The main attraction of the 2,500-square-metre office is the common area, where double-height windows and a raised floor of knotty spruce boards give the space its warmth. Furnishings by Hay and Vitra, with lighting by local designer Alex de Witte.

The lounge is raised one step up on a timber platform and connected to a wooden amphitheatre designed for group lectures. The massive room – lit by talented young Dutch designer Alex de Witte’s curvaceous Big Bubble lights hung as low as possible and populated with vibrant chairs and sofas by the likes of Vitra and Hay – feels a lot cozier than you’d expect. Even if you are sitting there alone and working, it feels intimate and protected.

The office’s design studios are located around this central space in a U-shape and separated by glass walls and oversized potted plants. “I am not a big fan of green walls because they’ve become a cliché,” says van Berlo. But putting in potted fiddle-leaf fig trees had the dual function of providing greenery and shielding the studios where confidential work takes place.

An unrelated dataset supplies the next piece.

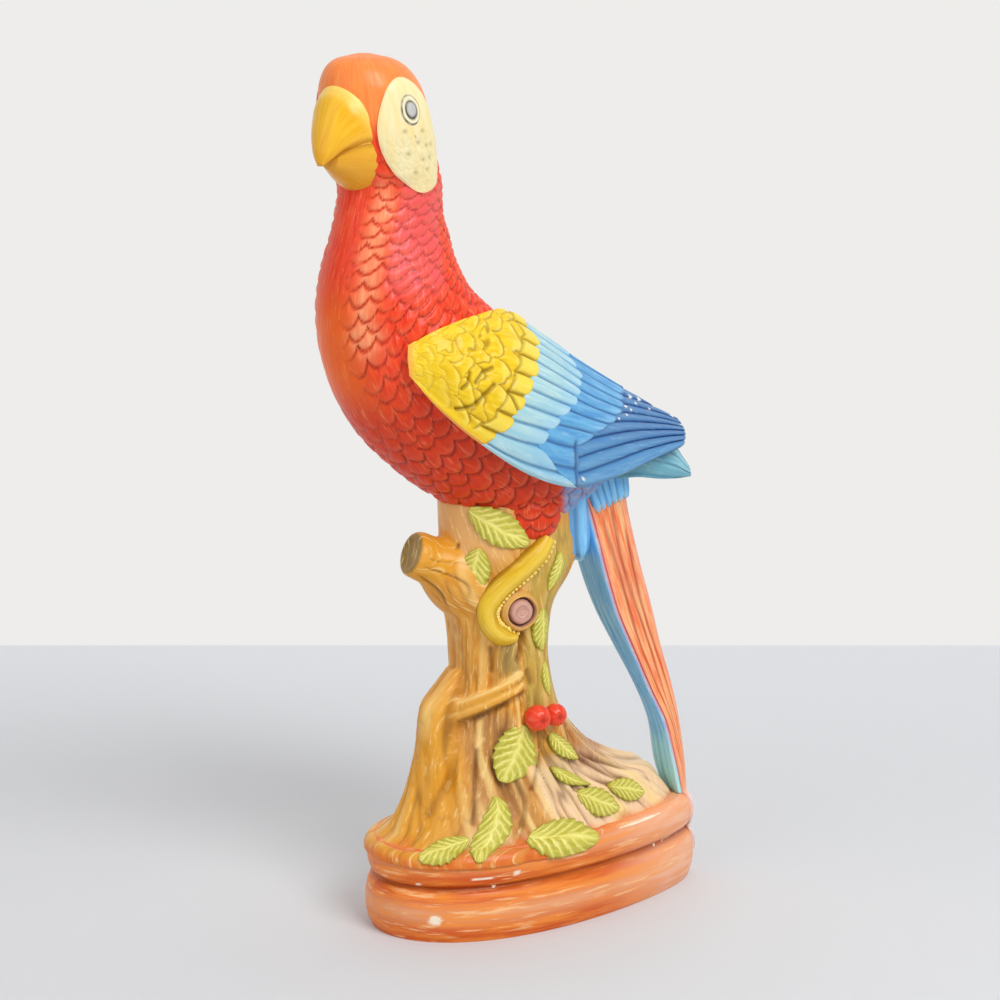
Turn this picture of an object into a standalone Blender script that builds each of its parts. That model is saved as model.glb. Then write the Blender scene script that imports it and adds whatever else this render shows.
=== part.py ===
"""A slip-cast ceramic macaw on a tree stump, as the separate castings that are luted together with slip.

Metres, +Z up. The bird looks along -Y and its left side is +X. The plane X = 0 halves the base, the stump,
the wings and the tail, and the head is turned towards +X. The stump's tables are measured from the plinth's
top and the bird's from its perch. A piece that seats on a carrier is cut by that carrier grown by one slip
seam, so it follows its seat and no two solids touch.
"""

import math

import bmesh
import bpy
import numpy as np
from mathutils import Vector

# Clay and slip
WALL = 0.0045
SEAM = 0.0003
LEAF_THICKNESS = 0.0018

# Plinth: an egg in plan, broad under the breast and narrow under the tail, in two rounded tiers
PLINTH_HALF_LENGTH = 0.0825
PLINTH_HALF_WIDTH = 0.039
PLINTH_TAPER = 0.30
PLINTH_HEIGHT = 0.041
LOWER_TIER_HEIGHT = 0.024
GROOVE_DEPTH = 0.0045
SHOULDER_INSET = 0.0065
FOOT_INSET = 0.0025
FOOT_RIM_WIDTH = 0.006
MOUTH_INSET = 0.020

# Stump: an oval trunk that flares to the plinth's edge, with the carved pieces on it
STUMP_HEIGHT = 0.130
SOCKET_REACH = 0.019
TRUNK_FRONT = 0.0410
TRUNK_BACK = 0.0035
TRUNK_HALF_WIDTH = 0.0215
FLARE_MARGIN = 0.0095
SIDE_FLARE_MARGIN = 0.0055
BARK_FLUTES = 7
FLUTE_DEPTH = 0.0010
STUB_RADIUS = 0.0100
STUB_REACH = 0.0225
STUB_SHARE = 0.915
STUB_RISE = math.radians(21)
ROOT_HALF_WIDTH = 0.017
KNOT_RADIUS = 0.0072
KNOT_REACH = 0.0045
TWIG_RADIUS = 0.0036
TOE_RADIUS = 0.0038
BERRY_RADIUS = 0.0058
BERRY_STEM_RADIUS = 0.0012

# Bird
HEAD_TURN = math.radians(24.5)
NECK_AXIS_Y = -0.070
FACE_HALF_HEIGHT = 0.0235
FACE_HALF_WIDTH = 0.0168
PATCH_THICKNESS = 0.0009
PATCH_SEAT = 0.00045
EYE_RADIUS = 0.0064
WING_THICKNESS = 0.0075
WING_TIP_THICKNESS = 0.0045
COVERT_LIFT = 0.0013
SECONDARY_LIFT = 0.0006
FEATHER_STEP = 0.0008
RUMP_FRONT = 0.0120
TAIL_FOOT_INSET = 0.0053
TAIL_FRONT_EDGE = 0.0018
TAIL_FEATHER_THICKNESS = 0.0022
TAIL_STEP = 0.0004
TAIL_RIB = 0.0009
RIB_FADE_HALF_WIDTH = 0.0095
TIP_RELIEF = 0.0013
TIP_THICKNESS_SHARE = 0.32
UPPER_COVERT_THICKNESS = 0.0014
UPPER_COVERT_HEIGHTS = (0.0310, 0.0130)
VENT_RADIUS = 0.008
VENT_Y = -0.018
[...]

The building has its own coffee counter and kitchen, but, in true collaborative spirit, staff are encouraged to go down to the ground floor and eat in the restaurant, which is open to all the tenants and will eventually serve the public as well. In nice weather, tables and chairs spill outdoors. The ground floor also houses a glazed central “street” where staff and visitors can access the main staircase. “This space has multiple purposes,” explains van Berlo. “It gives structure to the building where all the tenant entrances are located, and it brings daylight in through a large skylight.” In lieu of a sterile lobby, this luminous space is where you can ask for directions or order a cup of barista-made, freshly ground coffee to enjoy on the terrace.